Too Much of a Good Thing
We often hear people say that we need to “invest in the future.” But over-investment is one of the easiest ways to destroy wealth. A few examples make this clear:
In the middle of the last decade, the US overinvested in residential real estate. “Liar loans” and “NINJA mortgages” made it possible to build mansions in the middle of nowhere, and the housing boom and bust ensued. Japan overinvested in heavy industry in the ‘80s, and its “lost decade” is still with us, 20 years later. The fearsome “Japan, Inc.” has become “Japan, the aging and stagnant society.” Russia overinvested in the ‘60s and ‘70s when it should have been satisfying consumer demand
And overinvestment isn’t limited to governments. Kodak invested too much in its film business in the ‘90s and didn’t prepare for the digital revolution. Donald Trump has serially overinvested in casinos and hotels, and has ridden the bankruptcy process over and over again. For the life of me, I can’t understand why people see him has a business success—he’s really just managed to game the legal structure of in different states to enrich himself. The result has been a boom and bust in the gaming industry.

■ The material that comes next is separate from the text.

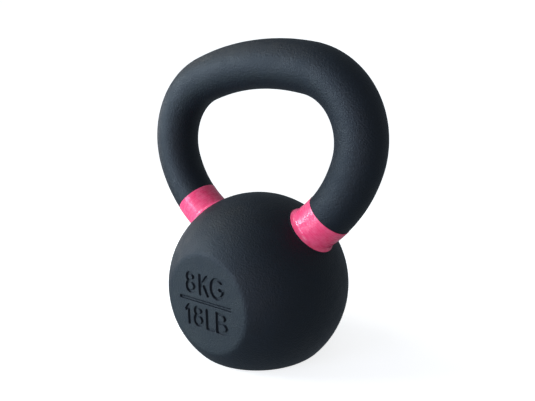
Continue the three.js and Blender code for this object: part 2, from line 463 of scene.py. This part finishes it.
def seat_ring(piece, bend, turn, sizes, ball, height):
    """Extrudes the selected ring down to a height above the ball, spread as the root's fillet spreads."""
    bpy.ops.mesh.extrude_region_move()
    fillet, centre = sizes.root_fillet, ball_centre(ball)
    spread = 0 if height >= fillet else fillet - math.sqrt(fillet**2 - (fillet - height) ** 2)
    axis_point, down = bend.point(turn), bend.outward(turn + math.pi / 2)
    mesh = bmesh.from_edit_mesh(piece.data)
    for vertex in mesh.verts:
        if vertex.select:
            from_axis = vertex.co - axis_point
            side = (from_axis - down * from_axis.dot(down)).normalized()
            start = axis_point + side * (sizes.grip_radius + spread) - centre
            reach = ball.radius + height
            along = start.dot(down)
            back = along + math.sqrt(along**2 - start.length_squared + reach**2)
            vertex.co = centre + start - down * back
    bmesh.update_edit_mesh(piece.data)


def sweep_bar(piece, bends, first_turn, sizes, ball, lowest):
    """From a ring across the centreline, sweeps the bar down to the ball's root and along its fillet."""
    for bend in bends[:-1]:
        spin_round(bend, bend.sweep)
    horn, centre = bends[-1], ball_centre(ball)
    last_turn = horn_turn(horn, centre, ball.radius + sizes.root_fillet + ROOT_CLEAR)
    spin_round(horn, last_turn - first_turn)
    for i in range(FILLET_STEPS + 1):
        turn = math.pi / 2 * i / FILLET_STEPS
        height = sizes.root_fillet * (1 - math.sin(turn))
        if height < lowest:
            break
        seat_ring(piece, horn, last_turn, sizes, ball, height)
    seat_ring(piece, horn, last_turn, sizes, ball, lowest)


def slim(place, normal, sizes, corner):
    """Thins the bar away from its corners."""
    away = (Vector((abs(place.x), 0, place.z)) - corner).length / (2 * sizes.corner_radius)
    return place - normal * sizes.slimming * min(away, 1) ** 2


class KETTLEBELL_OT_handle(bpy.types.Operator):
    """Sweeps the handle's bar from the top of its loop down to the ball, and mirrors it"""

    bl_idname = "kettlebell.handle"
    bl_label = "Cast the Handle"

    def execute(self, context):
        sizes, ball = context.scene.kettlebell_handle, context.scene.kettlebell_ball
        bends = handle_bends(sizes)
        piece = add_primitive(
            "iron_handle",
            bpy.ops.mesh.primitive_circle_add,
            vertices=BAR_SIDES,
            radius=sizes.grip_radius,
            location=bends[0].point(0),
            rotation=(0, math.pi / 2, 0),
        )
        bpy.ops.object.mode_set(mode="OBJECT")
        place_in_mesh(piece)
        bpy.ops.object.mode_set(mode="EDIT")
        sweep_bar(piece, bends, 0, sizes, ball, HANDLE_FOOT)
        bpy.ops.mesh.edge_face_add()
        bpy.ops.object.mode_set(mode="OBJECT")
        apply_modifier(piece, "MIRROR", use_axis=(True, False, False), merge_threshold=1e-5)
        bpy.ops.object.mode_set(mode="EDIT")
        bpy.ops.mesh.select_all(action="SELECT")
        bpy.ops.mesh.normals_make_consistent(inside=False)
        bpy.ops.object.mode_set(mode="OBJECT")
        corner = bends[1].point(sizes.corner_sweep / 2)
        move_points(piece, lambda place, normal: slim(place, normal, sizes, corner))
        move_points(piece, cast_skin)
        finish_piece(piece, "handle", powder_coated_iron(context.scene.kettlebell_finish))
        return {"FINISHED"}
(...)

The point is that investment isn’t an unalloyed good. If an individual, company, or government invests in an industry or technology that has a marginal or negative return, that money will be wasted. Investment is a good thing when it goes into an area with scarce resources and a bad thing when it follows the herd into a glut. A boom and a bust inevitably follow.
People need to save, and that savings needs to be invested. But the object of investment is just as important as the amount. Otherwise, all that wealth is wasted.